*Given request*.
Find every line in the records below that holds the word "bends", and copy it out.

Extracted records
______________________________
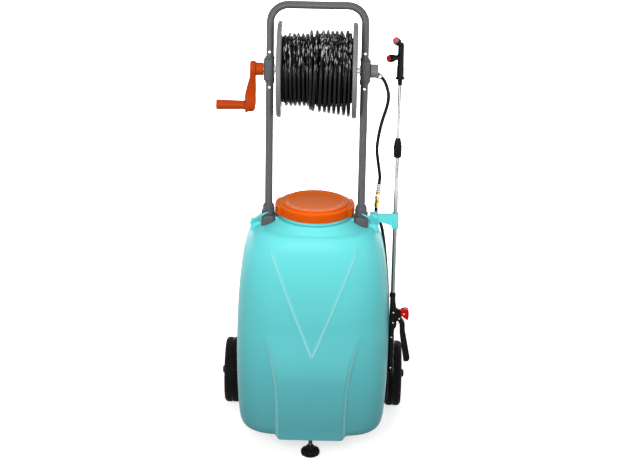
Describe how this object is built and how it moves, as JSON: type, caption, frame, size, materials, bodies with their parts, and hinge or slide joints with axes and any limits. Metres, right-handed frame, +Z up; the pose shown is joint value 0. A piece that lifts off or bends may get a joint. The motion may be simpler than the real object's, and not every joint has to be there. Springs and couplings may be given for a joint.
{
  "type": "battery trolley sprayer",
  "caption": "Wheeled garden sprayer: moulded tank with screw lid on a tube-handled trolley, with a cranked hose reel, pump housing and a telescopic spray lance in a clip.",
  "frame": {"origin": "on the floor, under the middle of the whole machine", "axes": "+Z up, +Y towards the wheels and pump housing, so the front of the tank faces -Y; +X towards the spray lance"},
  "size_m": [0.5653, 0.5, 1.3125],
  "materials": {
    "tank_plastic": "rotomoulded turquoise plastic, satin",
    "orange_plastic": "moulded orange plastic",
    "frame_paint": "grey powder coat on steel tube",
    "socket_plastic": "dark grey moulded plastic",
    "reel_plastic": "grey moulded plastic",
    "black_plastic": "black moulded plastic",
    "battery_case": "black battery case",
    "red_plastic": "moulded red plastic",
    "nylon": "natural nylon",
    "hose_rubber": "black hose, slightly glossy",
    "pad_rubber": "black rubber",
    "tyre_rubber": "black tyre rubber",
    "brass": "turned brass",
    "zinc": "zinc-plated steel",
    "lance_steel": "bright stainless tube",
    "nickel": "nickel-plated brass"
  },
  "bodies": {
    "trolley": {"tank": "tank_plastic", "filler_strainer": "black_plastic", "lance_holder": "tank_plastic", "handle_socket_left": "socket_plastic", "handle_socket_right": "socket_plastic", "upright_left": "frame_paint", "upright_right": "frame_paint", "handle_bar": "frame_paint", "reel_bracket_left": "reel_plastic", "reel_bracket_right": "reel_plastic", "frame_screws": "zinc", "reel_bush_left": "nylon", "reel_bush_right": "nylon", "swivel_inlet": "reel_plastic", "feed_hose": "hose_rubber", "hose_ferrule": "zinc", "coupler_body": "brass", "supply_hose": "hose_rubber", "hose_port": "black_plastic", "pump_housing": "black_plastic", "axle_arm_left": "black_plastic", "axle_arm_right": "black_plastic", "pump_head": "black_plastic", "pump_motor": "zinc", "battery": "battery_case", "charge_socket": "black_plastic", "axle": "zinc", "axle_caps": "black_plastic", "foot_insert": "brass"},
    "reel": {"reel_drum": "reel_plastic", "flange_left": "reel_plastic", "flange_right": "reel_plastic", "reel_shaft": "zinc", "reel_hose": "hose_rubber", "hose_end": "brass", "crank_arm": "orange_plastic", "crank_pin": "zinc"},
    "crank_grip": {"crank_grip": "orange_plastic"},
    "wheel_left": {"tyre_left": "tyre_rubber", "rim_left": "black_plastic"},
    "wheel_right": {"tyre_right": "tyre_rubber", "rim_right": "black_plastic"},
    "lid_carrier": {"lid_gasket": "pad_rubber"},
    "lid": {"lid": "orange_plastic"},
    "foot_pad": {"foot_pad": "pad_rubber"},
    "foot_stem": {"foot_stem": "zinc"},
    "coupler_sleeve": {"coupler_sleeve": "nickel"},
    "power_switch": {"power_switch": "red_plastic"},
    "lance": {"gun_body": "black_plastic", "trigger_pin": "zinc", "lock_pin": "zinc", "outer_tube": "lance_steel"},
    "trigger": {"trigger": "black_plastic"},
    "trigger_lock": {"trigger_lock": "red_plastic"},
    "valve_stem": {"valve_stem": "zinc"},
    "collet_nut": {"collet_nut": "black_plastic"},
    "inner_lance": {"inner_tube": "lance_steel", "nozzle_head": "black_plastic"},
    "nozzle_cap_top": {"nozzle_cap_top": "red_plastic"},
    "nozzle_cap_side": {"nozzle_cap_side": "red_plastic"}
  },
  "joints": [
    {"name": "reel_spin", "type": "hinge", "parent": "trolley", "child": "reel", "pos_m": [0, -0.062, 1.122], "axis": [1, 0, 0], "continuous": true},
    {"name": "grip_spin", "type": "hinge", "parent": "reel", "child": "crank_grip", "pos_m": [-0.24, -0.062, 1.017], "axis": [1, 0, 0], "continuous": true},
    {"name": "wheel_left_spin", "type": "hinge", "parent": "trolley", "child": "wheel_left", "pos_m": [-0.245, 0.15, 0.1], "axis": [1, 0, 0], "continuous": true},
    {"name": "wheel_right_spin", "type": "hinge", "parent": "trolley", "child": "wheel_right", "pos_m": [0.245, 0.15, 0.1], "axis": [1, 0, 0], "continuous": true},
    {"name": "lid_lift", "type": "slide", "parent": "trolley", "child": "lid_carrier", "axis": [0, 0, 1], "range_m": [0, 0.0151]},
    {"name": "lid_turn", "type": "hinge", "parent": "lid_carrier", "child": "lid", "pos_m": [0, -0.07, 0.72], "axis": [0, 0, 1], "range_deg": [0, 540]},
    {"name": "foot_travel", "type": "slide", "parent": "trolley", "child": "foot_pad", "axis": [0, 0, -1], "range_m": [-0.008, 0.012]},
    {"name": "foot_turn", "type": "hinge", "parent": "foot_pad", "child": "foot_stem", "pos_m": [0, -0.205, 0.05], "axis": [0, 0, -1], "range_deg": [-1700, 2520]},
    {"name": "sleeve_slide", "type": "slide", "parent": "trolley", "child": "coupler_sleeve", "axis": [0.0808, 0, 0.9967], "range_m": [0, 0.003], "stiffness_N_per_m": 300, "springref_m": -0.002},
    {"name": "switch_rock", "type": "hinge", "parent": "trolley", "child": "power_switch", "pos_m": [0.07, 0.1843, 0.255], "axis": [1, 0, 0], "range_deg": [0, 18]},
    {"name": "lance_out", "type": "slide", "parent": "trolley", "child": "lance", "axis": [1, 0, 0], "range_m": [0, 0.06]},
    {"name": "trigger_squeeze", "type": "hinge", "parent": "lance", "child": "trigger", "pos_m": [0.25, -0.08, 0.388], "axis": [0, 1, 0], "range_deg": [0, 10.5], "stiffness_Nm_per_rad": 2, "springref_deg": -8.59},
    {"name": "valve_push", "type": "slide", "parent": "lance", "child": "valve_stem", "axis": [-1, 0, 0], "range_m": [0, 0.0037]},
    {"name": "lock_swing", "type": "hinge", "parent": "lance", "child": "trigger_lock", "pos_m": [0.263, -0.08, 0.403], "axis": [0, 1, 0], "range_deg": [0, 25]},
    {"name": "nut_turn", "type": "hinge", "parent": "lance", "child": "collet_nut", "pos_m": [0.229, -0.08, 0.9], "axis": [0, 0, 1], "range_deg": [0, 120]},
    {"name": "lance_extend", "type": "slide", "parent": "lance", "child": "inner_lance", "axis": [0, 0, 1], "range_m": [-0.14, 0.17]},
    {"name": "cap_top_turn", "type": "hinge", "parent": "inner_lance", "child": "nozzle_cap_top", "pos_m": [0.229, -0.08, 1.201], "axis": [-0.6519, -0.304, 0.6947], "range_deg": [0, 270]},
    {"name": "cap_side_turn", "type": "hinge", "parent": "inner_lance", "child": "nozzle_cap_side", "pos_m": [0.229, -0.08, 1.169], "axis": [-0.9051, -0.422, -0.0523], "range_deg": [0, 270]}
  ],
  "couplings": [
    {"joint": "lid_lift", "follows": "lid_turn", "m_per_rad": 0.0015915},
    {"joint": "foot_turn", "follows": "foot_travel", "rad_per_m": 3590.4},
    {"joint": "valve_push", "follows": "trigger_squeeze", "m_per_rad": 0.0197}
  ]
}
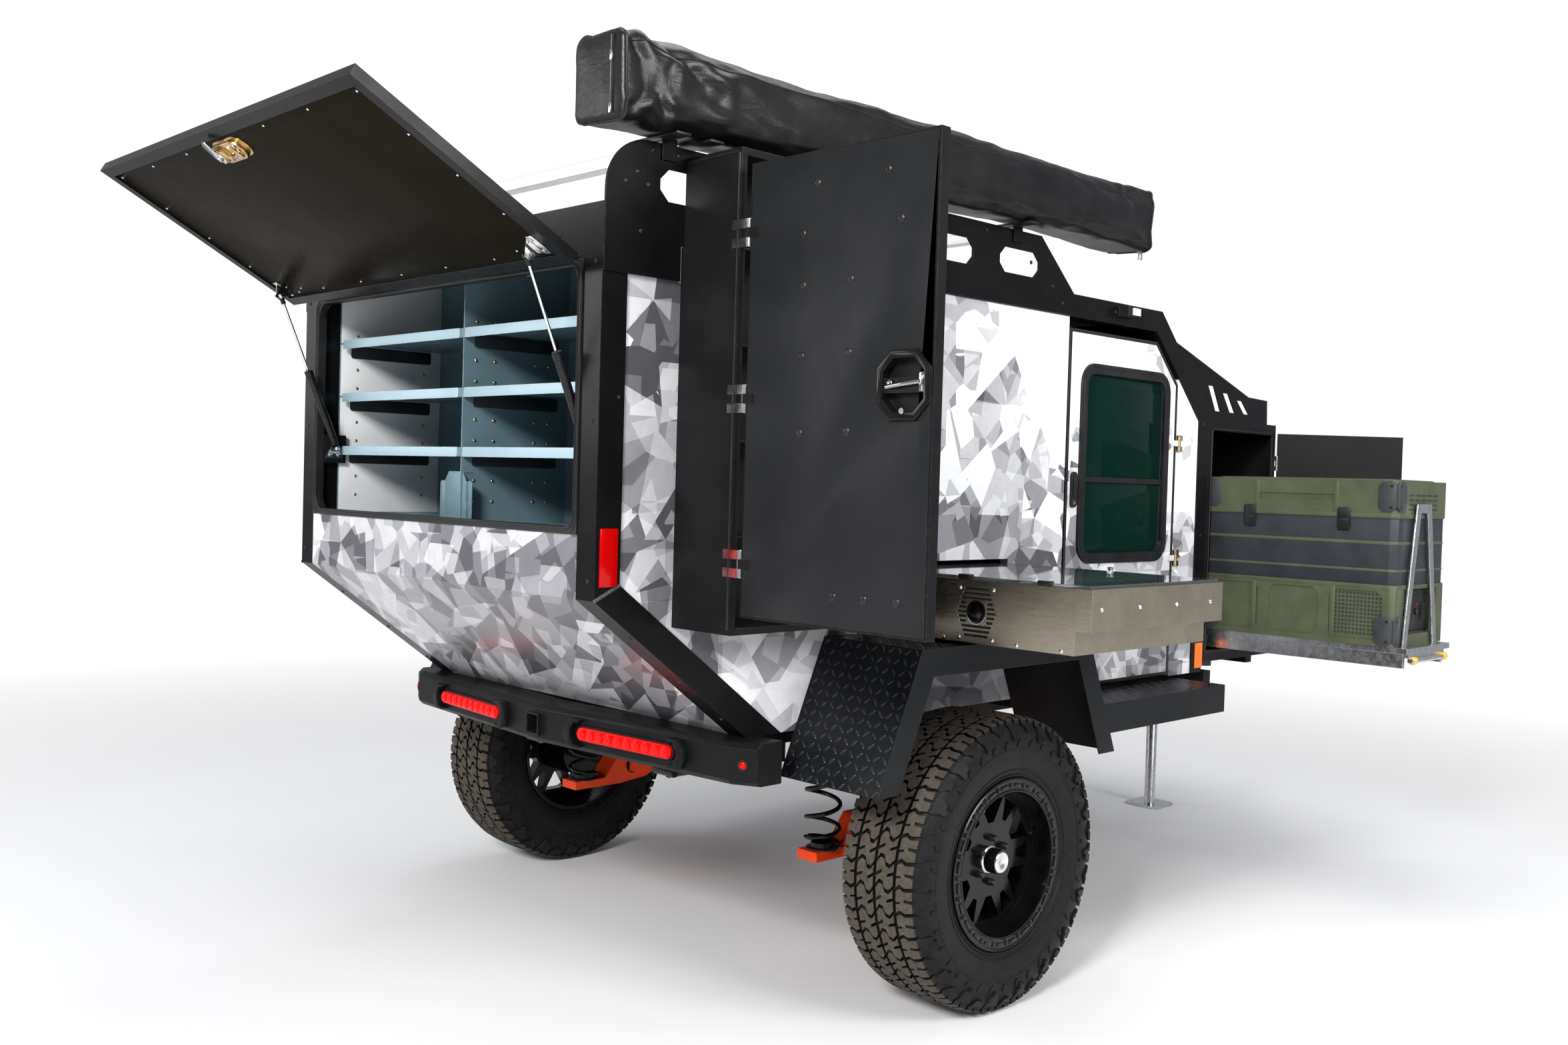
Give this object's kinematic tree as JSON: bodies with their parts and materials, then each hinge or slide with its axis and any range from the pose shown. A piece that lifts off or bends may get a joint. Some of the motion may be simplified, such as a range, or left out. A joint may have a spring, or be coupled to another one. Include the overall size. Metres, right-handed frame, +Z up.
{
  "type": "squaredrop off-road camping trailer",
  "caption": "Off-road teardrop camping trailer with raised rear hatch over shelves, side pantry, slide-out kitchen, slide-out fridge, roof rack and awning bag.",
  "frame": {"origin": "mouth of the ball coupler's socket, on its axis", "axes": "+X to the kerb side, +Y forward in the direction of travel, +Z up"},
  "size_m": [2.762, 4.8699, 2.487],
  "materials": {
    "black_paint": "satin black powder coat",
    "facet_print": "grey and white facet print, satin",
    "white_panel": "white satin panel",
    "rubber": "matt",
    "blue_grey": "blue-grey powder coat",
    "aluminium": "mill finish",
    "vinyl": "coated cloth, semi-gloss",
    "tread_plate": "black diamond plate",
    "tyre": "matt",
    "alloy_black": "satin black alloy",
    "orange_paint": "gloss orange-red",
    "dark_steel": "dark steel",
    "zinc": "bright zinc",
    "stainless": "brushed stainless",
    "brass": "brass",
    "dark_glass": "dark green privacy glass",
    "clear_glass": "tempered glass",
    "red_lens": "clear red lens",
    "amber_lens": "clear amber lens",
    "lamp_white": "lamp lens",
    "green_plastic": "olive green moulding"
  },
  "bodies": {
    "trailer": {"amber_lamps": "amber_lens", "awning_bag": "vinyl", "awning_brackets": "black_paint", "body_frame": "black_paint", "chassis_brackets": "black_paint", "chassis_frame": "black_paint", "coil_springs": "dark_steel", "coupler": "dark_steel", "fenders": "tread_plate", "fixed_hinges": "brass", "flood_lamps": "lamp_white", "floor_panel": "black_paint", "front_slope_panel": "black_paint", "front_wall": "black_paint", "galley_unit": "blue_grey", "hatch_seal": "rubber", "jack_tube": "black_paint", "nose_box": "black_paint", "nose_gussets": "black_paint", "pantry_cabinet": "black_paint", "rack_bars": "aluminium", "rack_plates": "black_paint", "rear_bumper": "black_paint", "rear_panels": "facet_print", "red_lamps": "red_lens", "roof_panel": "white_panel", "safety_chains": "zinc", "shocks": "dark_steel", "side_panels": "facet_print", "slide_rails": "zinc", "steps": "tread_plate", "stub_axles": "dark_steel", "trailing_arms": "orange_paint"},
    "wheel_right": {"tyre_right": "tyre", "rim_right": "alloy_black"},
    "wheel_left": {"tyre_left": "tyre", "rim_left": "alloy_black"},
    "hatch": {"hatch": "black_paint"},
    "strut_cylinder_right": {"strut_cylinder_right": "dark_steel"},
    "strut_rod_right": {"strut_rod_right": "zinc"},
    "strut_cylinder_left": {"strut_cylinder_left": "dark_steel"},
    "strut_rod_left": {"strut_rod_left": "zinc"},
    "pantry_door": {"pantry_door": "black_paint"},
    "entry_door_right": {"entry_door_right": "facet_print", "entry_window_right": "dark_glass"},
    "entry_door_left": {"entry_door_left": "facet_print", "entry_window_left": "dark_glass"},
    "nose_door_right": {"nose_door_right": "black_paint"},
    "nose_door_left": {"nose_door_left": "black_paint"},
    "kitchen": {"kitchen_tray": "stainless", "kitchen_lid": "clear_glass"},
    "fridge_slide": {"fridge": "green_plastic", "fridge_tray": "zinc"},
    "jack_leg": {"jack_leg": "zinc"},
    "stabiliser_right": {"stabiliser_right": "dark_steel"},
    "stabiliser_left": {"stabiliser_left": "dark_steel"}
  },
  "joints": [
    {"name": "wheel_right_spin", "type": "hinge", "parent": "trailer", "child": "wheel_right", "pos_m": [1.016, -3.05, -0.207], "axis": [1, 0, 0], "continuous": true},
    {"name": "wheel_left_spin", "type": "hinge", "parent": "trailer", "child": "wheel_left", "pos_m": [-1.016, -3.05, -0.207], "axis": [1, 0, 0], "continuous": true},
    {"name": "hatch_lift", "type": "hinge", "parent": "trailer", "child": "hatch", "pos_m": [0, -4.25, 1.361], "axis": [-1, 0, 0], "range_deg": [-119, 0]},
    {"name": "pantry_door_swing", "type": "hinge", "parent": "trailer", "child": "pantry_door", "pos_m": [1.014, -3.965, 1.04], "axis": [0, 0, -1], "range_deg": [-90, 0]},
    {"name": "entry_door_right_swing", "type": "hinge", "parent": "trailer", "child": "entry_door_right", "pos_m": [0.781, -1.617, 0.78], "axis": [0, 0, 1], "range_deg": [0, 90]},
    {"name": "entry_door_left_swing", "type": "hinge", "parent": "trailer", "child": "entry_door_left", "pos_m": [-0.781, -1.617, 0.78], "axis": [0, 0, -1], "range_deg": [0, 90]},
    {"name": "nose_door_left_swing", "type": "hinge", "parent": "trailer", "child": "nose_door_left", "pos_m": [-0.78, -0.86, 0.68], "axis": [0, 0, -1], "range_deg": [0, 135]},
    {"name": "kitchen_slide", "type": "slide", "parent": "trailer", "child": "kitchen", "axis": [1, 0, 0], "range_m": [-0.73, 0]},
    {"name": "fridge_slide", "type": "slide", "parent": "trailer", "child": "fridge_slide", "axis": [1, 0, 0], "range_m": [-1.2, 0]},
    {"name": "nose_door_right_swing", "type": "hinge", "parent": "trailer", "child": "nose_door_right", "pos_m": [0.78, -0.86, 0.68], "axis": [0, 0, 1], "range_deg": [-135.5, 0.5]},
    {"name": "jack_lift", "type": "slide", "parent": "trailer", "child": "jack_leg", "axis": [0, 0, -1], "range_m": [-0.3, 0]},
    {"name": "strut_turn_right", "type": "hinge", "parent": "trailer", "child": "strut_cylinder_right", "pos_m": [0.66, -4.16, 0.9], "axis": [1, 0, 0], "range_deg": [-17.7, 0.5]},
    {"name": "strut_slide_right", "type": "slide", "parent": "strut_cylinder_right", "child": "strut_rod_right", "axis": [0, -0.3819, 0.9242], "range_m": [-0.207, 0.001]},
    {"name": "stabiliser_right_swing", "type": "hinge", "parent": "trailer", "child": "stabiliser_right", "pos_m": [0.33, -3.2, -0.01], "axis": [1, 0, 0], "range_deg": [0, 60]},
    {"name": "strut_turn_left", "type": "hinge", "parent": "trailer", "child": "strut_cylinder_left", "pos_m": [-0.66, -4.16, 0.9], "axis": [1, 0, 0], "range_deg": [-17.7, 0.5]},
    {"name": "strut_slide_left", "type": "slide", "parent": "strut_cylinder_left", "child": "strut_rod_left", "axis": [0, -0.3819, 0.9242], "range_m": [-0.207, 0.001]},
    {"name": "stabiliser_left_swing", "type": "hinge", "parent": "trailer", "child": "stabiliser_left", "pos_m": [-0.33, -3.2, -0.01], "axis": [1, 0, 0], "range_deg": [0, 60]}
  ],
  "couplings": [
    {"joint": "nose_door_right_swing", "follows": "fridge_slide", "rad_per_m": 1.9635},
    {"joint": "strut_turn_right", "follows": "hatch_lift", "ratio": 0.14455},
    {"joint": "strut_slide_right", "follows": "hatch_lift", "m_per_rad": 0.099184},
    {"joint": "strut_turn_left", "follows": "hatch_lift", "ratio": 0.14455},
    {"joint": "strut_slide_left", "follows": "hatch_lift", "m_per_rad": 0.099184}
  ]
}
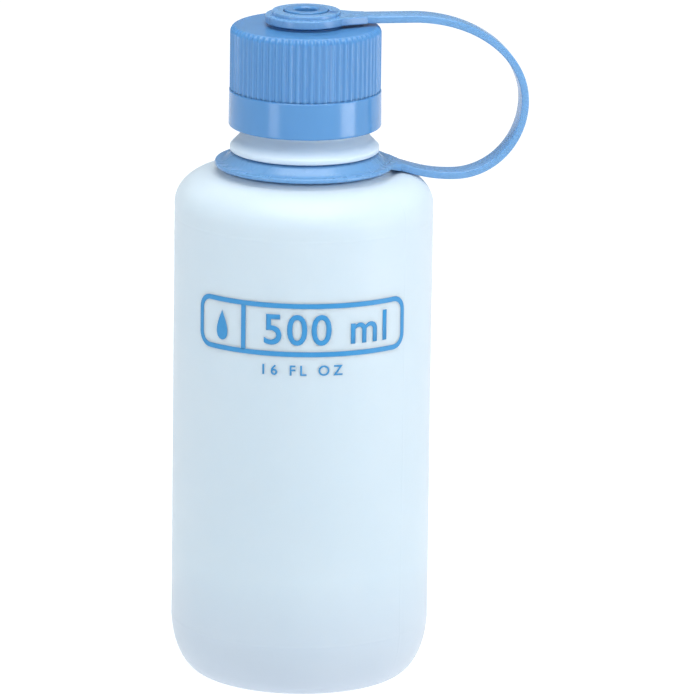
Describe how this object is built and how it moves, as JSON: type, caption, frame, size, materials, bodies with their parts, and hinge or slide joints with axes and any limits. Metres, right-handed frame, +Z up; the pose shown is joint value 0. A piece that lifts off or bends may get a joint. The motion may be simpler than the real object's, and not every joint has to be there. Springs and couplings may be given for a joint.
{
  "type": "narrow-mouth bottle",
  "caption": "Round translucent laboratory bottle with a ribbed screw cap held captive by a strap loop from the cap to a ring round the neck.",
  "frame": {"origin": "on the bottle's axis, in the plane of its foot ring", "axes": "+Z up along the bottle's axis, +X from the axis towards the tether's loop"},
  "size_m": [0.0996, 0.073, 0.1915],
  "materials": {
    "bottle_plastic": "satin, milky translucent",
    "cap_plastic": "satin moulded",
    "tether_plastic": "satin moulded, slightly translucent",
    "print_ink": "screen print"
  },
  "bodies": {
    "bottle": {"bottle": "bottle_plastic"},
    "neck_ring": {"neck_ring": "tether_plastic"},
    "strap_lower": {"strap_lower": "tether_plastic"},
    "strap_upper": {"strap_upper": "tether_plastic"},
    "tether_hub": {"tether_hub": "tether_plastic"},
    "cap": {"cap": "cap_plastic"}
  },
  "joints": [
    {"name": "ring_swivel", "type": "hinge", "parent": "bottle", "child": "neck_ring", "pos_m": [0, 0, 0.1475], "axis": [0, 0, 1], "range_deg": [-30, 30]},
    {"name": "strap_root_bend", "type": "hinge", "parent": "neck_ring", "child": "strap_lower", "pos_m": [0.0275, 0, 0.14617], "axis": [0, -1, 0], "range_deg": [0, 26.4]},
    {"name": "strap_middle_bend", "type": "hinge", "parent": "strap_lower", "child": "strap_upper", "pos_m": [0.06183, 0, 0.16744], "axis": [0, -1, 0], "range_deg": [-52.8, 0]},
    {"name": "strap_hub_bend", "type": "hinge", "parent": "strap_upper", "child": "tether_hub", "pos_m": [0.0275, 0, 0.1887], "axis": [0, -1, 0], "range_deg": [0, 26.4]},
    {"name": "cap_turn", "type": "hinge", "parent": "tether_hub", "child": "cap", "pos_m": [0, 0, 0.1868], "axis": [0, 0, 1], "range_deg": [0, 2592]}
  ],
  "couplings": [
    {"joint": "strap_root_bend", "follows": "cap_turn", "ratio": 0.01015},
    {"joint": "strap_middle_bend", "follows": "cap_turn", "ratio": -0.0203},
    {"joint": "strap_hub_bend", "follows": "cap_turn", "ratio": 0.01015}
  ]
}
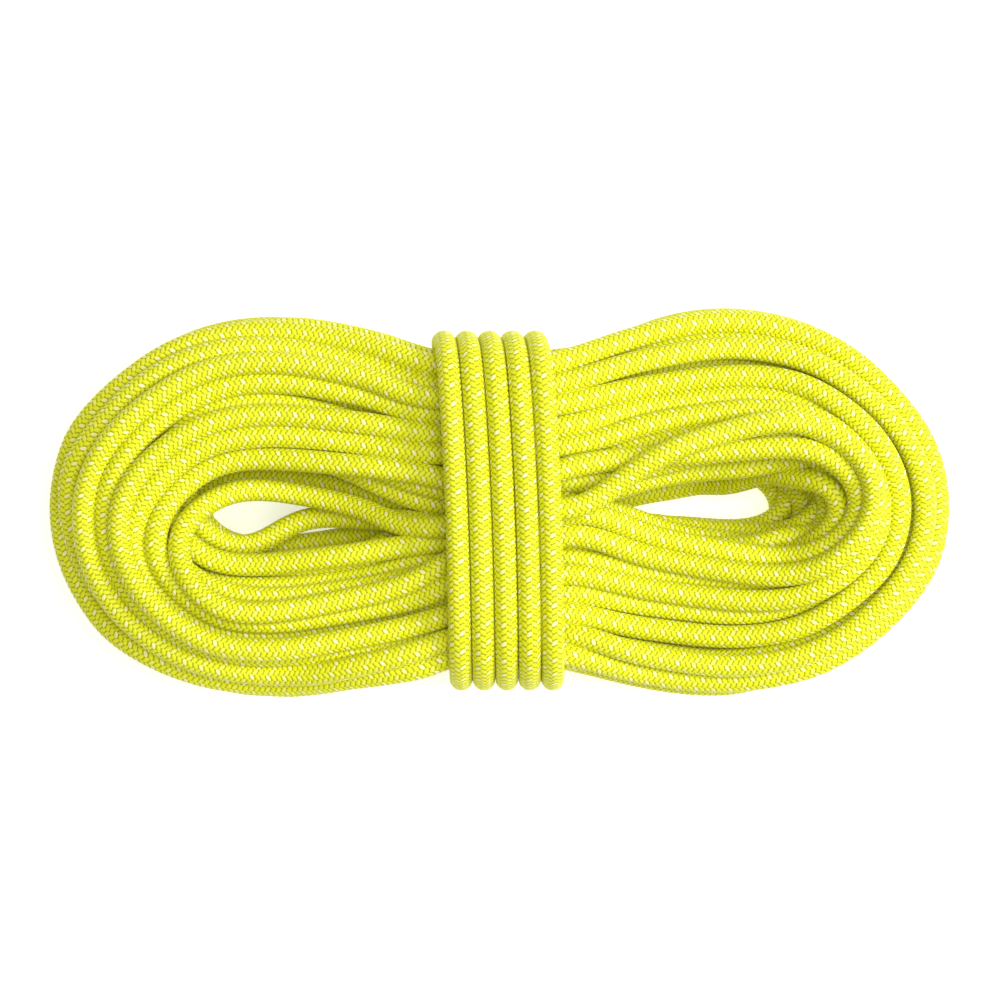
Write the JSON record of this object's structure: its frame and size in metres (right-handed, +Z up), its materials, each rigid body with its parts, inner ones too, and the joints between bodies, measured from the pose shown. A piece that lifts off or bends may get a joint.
______________________________
*The answer*.
Describe how this object is built and how it moves, as JSON: type, caption, frame, size, materials, bodies with their parts, and hinge or slide joints with axes and any limits. Metres, right-handed frame, +Z up; the pose shown is joint value 0. A piece that lifts off or bends may get a joint. The motion may be simpler than the real object's, and not every joint has to be there. Springs and couplings may be given for a joint.
Give this object's kinematic tree as JSON: bodies with their parts and materials, then each hinge or slide with its axis and any range from the pose shown. A piece that lifts off or bends may get a joint. Some of the motion may be simplified, such as a range, or left out. A joint may have a spring, or be coupled to another one. Include the overall size. Metres, right-handed frame, +Z up.
Describe how this object is built and how it moves, as JSON: type, caption, frame, size, materials, bodies with their parts, and hinge or slide joints with axes and any limits. Metres, right-handed frame, +Z up; the pose shown is joint value 0. A piece that lifts off or bends may get a joint. The motion may be simpler than the real object's, and not every joint has to be there. Springs and couplings may be given for a joint.
Write the JSON record of this object's structure: its frame and size in metres (right-handed, +Z up), its materials, each rigid body with its parts, inner ones too, and the joints between bodies, measured from the pose shown. A piece that lifts off or bends may get a joint.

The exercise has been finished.